>> Start Given data
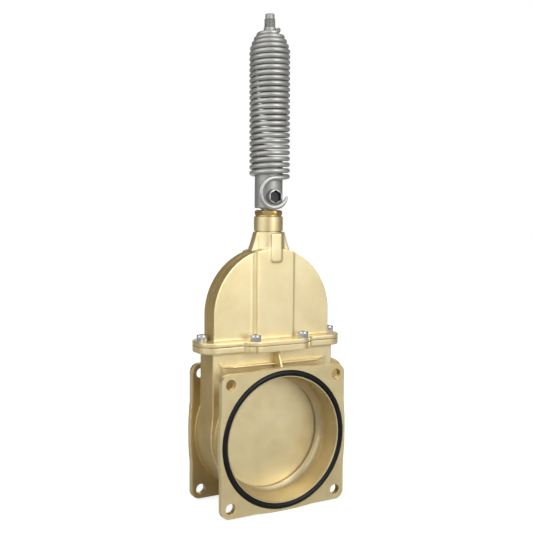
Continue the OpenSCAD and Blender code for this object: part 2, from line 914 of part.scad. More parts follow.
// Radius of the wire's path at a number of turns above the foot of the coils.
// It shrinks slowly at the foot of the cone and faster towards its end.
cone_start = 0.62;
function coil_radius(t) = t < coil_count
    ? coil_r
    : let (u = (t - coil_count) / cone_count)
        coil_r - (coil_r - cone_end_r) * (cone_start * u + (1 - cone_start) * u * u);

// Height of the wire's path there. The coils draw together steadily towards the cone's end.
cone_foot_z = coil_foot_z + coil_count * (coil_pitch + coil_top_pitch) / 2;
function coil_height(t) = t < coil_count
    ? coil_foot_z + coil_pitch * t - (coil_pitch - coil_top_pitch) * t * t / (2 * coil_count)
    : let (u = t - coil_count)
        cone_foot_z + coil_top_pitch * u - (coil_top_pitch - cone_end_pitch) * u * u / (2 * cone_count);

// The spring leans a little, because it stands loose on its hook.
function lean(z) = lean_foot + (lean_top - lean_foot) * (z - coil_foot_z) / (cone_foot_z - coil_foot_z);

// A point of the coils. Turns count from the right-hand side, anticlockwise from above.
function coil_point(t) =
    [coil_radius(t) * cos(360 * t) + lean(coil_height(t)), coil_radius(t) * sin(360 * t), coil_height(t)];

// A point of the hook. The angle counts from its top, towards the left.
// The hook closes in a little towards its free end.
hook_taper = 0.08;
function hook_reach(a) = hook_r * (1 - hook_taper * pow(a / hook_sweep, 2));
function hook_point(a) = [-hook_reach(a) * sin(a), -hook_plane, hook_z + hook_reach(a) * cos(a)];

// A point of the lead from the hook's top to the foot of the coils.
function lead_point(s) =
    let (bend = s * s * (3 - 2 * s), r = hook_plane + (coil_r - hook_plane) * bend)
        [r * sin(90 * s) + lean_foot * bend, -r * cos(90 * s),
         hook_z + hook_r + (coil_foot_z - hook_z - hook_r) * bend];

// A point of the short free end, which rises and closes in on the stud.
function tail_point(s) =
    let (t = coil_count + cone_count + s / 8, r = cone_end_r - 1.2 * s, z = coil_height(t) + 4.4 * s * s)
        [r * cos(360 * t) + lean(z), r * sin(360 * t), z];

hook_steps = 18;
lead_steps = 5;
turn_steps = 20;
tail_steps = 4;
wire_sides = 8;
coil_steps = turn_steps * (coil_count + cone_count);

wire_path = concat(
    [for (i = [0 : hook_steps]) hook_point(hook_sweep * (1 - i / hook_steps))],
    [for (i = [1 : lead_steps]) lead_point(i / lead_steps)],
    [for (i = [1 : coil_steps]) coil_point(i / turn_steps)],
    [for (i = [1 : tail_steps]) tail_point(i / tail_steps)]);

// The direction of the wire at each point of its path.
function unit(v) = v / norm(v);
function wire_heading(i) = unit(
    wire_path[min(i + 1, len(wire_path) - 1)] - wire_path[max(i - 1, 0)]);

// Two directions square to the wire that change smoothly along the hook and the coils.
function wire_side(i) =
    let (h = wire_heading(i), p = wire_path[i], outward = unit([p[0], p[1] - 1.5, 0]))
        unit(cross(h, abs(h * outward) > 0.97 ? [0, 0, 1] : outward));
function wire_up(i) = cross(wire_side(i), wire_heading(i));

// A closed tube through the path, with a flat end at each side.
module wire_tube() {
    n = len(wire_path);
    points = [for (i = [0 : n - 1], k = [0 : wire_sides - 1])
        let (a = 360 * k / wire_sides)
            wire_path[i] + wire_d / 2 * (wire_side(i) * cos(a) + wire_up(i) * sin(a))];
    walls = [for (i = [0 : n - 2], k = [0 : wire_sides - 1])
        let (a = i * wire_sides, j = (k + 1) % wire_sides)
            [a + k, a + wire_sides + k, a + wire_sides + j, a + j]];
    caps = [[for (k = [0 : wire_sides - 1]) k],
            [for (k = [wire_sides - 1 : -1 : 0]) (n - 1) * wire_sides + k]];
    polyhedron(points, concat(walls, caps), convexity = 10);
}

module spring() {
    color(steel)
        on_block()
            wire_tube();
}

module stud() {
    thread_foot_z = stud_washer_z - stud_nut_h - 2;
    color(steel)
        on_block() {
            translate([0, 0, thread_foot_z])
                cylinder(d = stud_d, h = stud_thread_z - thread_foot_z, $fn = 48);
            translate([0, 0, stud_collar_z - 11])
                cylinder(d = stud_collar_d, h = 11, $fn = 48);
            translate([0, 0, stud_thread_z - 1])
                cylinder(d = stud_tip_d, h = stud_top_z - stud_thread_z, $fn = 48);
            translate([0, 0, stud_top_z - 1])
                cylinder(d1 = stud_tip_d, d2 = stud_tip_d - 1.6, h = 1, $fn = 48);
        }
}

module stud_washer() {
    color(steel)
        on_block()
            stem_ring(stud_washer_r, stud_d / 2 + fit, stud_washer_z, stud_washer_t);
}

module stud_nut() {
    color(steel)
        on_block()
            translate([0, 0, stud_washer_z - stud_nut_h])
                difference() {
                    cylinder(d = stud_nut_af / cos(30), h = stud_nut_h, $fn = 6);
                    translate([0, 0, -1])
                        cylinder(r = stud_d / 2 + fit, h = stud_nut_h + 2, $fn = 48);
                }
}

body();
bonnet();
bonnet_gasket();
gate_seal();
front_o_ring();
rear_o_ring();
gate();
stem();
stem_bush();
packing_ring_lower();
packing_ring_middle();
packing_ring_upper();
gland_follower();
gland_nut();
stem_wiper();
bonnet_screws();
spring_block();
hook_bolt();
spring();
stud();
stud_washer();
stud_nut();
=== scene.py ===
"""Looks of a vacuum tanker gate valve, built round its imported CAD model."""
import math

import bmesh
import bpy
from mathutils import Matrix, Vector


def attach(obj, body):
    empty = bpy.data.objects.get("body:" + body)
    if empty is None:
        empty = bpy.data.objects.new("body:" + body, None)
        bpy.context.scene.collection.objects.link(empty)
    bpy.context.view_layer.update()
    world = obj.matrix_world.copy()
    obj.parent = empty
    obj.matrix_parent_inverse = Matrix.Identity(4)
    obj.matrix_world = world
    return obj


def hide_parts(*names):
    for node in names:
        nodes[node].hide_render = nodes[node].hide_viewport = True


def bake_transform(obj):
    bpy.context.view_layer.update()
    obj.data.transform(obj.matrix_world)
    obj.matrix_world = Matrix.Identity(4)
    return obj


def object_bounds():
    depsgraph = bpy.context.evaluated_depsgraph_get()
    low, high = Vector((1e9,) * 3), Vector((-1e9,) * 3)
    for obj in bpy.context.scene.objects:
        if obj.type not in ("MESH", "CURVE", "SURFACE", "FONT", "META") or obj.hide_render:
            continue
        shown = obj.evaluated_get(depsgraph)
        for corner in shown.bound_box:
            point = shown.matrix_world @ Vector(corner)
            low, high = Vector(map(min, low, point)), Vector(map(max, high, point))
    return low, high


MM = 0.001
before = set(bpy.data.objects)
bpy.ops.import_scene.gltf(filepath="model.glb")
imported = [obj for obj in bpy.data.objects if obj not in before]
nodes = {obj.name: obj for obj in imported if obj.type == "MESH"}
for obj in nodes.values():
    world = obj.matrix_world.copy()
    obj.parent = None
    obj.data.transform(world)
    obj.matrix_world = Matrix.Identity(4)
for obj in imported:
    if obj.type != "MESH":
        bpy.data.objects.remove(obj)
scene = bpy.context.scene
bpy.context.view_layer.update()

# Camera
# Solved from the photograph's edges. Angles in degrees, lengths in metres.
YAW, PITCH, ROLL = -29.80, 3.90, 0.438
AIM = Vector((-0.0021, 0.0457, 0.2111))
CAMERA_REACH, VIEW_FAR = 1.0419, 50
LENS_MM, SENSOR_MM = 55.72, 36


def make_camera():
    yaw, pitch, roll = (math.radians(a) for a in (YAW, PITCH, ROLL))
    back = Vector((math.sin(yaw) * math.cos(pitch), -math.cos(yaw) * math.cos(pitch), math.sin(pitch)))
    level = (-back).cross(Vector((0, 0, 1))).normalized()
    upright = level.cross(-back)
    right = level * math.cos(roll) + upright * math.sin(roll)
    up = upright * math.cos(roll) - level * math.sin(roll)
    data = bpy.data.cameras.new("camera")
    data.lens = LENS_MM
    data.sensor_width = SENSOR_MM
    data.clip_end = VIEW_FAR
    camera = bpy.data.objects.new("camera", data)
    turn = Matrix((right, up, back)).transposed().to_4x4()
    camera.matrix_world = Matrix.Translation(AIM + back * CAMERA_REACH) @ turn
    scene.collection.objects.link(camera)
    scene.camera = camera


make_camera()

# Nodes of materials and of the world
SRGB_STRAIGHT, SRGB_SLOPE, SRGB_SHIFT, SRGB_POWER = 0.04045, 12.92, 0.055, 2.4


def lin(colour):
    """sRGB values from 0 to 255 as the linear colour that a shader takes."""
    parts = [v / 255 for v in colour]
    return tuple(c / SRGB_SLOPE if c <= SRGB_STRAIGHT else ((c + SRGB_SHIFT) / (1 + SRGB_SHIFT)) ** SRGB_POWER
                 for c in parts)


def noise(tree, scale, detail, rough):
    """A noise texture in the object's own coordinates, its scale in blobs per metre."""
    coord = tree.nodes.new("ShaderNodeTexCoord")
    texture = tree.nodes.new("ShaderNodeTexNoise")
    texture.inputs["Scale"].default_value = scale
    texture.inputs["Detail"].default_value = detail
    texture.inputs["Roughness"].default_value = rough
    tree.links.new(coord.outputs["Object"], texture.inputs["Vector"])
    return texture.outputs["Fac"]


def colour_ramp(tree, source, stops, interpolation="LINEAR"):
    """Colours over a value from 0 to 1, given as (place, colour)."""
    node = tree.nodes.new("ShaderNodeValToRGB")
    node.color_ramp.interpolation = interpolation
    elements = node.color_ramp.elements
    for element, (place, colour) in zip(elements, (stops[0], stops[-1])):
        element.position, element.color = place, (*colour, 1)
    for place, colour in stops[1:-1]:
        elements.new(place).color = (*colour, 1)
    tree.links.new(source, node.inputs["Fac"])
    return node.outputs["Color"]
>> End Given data
>> Start Given data
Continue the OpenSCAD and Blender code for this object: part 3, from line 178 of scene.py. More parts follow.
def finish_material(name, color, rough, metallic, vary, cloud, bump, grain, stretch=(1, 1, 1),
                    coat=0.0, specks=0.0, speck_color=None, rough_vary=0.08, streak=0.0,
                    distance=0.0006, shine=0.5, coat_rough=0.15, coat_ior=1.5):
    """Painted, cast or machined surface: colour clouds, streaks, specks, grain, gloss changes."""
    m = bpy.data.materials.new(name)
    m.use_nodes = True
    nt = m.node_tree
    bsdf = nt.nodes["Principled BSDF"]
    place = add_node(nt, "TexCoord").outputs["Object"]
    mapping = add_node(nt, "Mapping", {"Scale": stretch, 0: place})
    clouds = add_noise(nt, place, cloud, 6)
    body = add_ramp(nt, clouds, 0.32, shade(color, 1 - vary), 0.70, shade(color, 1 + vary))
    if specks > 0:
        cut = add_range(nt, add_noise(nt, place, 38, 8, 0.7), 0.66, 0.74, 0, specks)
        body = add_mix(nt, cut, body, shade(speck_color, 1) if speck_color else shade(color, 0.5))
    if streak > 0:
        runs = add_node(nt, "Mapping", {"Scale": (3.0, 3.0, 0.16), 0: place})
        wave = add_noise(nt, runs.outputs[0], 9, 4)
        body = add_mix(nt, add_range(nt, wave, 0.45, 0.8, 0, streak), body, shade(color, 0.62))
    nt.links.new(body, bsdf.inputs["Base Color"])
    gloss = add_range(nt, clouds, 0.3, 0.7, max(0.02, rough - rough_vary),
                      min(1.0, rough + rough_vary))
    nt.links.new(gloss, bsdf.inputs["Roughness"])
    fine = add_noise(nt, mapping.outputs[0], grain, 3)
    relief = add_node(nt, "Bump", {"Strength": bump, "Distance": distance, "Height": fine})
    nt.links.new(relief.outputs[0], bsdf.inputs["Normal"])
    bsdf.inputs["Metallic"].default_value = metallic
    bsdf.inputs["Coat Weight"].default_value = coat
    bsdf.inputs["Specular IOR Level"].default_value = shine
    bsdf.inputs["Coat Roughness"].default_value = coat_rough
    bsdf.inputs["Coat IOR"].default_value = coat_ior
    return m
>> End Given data
>> Start Given data
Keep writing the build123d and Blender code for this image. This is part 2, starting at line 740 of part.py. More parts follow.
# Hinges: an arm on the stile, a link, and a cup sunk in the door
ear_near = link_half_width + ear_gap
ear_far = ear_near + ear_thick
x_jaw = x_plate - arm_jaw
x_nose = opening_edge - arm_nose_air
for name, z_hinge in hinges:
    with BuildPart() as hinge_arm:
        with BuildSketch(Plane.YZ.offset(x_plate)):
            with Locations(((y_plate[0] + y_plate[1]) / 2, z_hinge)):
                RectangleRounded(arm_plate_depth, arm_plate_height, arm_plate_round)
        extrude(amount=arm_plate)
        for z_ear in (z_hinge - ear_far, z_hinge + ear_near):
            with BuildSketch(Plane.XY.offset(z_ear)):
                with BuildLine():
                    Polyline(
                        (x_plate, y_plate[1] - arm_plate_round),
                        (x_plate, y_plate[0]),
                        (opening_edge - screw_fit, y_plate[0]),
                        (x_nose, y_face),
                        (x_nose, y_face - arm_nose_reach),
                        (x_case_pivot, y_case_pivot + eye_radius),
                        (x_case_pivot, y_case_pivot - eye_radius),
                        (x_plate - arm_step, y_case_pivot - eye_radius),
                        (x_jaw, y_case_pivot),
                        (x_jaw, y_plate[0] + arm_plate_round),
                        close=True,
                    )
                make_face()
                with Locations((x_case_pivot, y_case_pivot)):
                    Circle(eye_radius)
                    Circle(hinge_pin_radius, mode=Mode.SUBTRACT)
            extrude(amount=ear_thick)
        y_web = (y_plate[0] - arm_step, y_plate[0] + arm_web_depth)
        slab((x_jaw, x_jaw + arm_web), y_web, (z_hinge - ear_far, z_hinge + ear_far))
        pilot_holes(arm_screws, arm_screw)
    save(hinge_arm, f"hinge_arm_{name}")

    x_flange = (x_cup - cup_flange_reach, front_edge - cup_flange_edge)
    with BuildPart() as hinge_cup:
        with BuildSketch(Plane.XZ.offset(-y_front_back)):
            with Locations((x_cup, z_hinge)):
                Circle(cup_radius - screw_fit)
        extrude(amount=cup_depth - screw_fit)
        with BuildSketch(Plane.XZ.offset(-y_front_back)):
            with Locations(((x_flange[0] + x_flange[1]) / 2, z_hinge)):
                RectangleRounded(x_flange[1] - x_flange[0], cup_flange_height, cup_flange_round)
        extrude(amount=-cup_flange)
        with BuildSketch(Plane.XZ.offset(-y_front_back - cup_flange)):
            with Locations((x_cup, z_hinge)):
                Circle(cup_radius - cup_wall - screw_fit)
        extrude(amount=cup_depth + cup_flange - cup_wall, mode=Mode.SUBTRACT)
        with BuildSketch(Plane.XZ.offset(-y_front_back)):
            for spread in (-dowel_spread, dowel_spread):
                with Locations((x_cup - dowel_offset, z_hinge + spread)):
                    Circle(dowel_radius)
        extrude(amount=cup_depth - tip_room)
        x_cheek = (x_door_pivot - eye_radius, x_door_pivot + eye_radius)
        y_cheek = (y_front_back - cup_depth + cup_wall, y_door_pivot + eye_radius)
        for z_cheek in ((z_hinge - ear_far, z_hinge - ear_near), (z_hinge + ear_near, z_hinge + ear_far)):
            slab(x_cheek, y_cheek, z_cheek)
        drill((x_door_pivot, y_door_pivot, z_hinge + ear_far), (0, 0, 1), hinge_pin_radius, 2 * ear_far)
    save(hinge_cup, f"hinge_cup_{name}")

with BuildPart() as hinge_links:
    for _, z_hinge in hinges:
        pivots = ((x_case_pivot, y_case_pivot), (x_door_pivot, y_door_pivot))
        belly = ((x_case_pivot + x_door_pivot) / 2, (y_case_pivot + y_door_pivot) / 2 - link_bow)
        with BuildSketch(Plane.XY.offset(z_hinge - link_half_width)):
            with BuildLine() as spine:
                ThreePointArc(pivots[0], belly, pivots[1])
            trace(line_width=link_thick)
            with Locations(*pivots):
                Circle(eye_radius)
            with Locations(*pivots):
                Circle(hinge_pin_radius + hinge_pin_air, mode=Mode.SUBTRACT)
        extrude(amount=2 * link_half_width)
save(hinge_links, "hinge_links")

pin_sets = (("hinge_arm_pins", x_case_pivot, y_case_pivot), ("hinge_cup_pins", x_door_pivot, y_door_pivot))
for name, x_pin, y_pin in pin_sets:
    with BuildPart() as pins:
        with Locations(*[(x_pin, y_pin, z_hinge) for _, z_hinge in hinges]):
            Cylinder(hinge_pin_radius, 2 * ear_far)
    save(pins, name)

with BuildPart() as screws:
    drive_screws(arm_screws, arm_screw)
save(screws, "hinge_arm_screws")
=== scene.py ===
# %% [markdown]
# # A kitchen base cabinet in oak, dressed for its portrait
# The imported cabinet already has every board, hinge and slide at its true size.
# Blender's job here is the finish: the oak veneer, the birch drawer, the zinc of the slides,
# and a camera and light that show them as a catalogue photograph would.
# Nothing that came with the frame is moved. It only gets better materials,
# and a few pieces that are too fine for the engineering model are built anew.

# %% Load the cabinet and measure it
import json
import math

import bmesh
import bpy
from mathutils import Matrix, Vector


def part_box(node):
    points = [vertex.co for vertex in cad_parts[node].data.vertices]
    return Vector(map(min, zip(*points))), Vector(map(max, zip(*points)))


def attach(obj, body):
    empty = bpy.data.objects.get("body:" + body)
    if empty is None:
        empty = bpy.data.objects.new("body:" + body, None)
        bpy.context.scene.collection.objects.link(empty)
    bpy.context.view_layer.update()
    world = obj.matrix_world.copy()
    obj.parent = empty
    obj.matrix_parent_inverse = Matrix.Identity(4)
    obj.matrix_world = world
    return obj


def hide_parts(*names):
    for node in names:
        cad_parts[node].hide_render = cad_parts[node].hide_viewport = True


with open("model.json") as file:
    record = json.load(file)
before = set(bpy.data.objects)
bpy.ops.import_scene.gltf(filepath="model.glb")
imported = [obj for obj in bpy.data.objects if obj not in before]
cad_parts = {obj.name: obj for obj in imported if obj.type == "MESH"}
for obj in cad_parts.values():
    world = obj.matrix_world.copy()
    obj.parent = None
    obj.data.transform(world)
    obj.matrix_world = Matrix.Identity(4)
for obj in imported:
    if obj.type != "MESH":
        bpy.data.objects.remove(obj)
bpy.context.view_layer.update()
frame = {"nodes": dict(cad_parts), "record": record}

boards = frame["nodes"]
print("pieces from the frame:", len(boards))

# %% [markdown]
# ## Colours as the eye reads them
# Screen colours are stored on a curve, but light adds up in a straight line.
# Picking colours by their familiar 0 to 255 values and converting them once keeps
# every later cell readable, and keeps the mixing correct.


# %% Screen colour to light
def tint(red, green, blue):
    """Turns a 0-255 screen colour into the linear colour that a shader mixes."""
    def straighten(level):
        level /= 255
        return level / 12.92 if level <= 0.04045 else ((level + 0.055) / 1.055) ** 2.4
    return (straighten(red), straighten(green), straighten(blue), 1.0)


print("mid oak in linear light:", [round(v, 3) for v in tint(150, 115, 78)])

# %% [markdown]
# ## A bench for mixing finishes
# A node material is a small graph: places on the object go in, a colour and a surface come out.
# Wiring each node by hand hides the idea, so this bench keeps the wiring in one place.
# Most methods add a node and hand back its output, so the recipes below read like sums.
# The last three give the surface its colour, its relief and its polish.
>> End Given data
### What is needed
Each line from the line with "part.scad. More parts follow." to the line with "coil_r - (coil_r" is to be echoed exactly; both boundary lines are included, and nothing else is to be output.

### Solution for this problem
Continue the OpenSCAD and Blender code for this object: part 2, from line 914 of part.scad. More parts follow.
// Radius of the wire's path at a number of turns above the foot of the coils.
// It shrinks slowly at the foot of the cone and faster towards its end.
cone_start = 0.62;
function coil_radius(t) = t < coil_count
    ? coil_r
    : let (u = (t - coil_count) / cone_count)
        coil_r - (coil_r - cone_end_r) * (cone_start * u + (1 - cone_start) * u * u);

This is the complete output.